Г. Фармаковский своим примером чрезвычайно удачно охарактеризовал различие точек зрения, с которых мы смотрим на дело. Тот напиток, от которого мы вместе с г. Фармаковским пьем, вызывает в нас совершенно различные ощущения. У г. Фармаковского он вызывает лишь ощущение «приятного кисловатого вкуса», «едкие свойства» можно в нем обнаружить лишь совершенно недозволительным путем искусственного экстрагирования «всех слабых и дурных сторон медицины»; в действительности такими свойствами напиток не обладает. Тут, действительно, наше коренное, главнейшее разногласие, из которого вытекают все остальные. Читатель видел, что г. Фармаковский, как и прочие мои оппоненты, спорил не о том, насколько едок наш напиток, — он именно спорил и доказывал, что наш напиток есть очень приятная на вкус кисловатая водица.

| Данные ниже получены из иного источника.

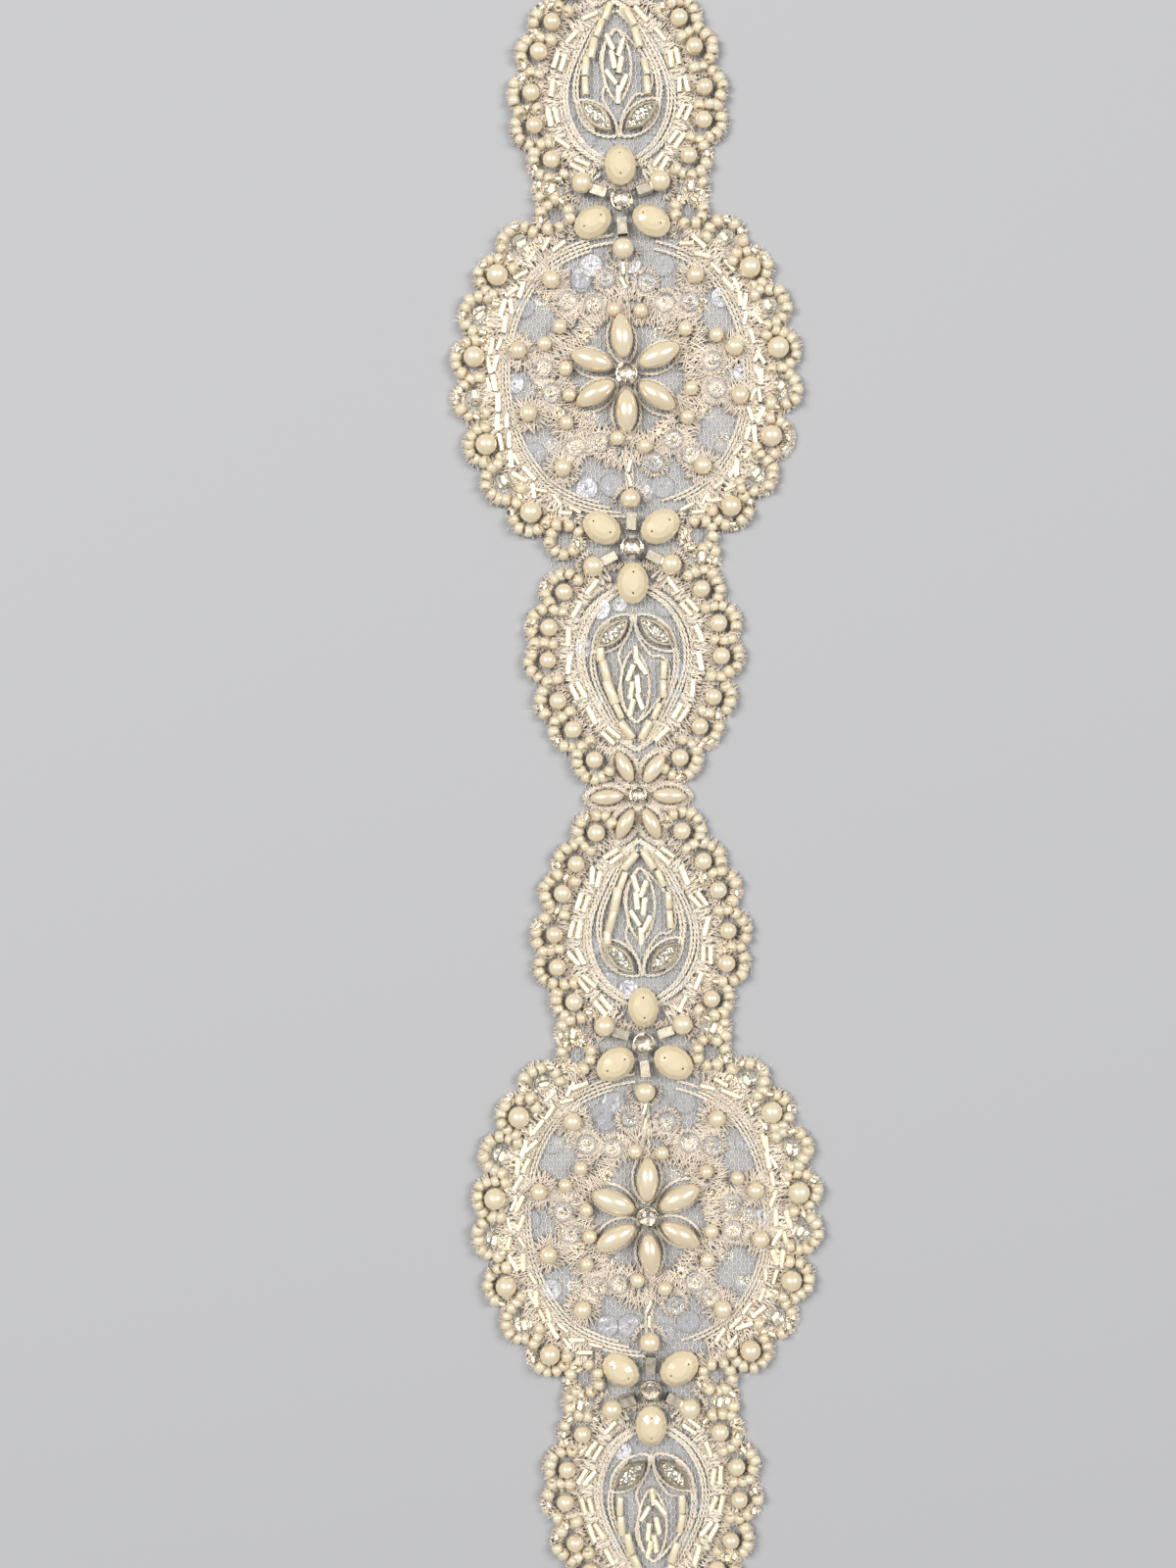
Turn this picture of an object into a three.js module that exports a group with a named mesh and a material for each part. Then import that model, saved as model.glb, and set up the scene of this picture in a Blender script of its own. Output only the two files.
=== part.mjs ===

Но читатель видел те приемы, к которым для этого приходилось прибегать г. Фармаковскому. Одни вопросы он старался подкрасить, другие отметал в сторону успокоительным замечанием: «а разве в других профессиях лучше?» — третьих, наконец, просто не хотел замечать, закрывал на них глаза. И вот вопросы, полные самого глубокого трагизма, самой «едкой кислоты», благополучно растворились в его брошюре в невинную и приятную на вкус кисловатую водицу…
Автор «Общественной хроники» в «Вестнике Европы» (1902, № 3), отмечая предпринятый против «Записок» «профессиональный поход», с недоумением спрашивает: «Что, собственно, не понравилось в них значительной части медицинского мира?» Подробно разобрав содержание книги, он не находит в ней ничего, что оправдывало бы вызванное ею негодование; единственное объяснение оказанному ей приему, по мнению уважаемого автора, «поневоле» приходится видеть в следующем: «Кто забыл тяжелые впечатления, испытанные в молодости, кто хорошо устроил свою личную жизнь и привык успокаивать себя мыслью, что так же хорошо все устроено и в окружающем его мире, того не могла: не потревожить, — а следовательно и раздражить, — книга г. Вересаева».
Я решительно не могу согласиться с таким объяснением. Правда, в злобных инсинуациях некоторых из моих критиков слишком ясно сказывается потревоженное благодушие людей, для которых их личное благополучие обозначает и благополучие всего окружающего. Но таковы далеко не все мои критики. Взять хоть бы того же г. Фармаковского: насколько можно судить по его брошюре, он, по-видимому, человек хороший и симпатичный, — таковы же, несомненно, и большинство моих оппонентов. Мне кажется, суть здесь не в эгоистической неподвижности сытого благополучия, суть дела гораздо глубже и печальнее: она заключается в той иссушающей, калечащей душу печати, которую накладывает на человека его принадлежность к профессии.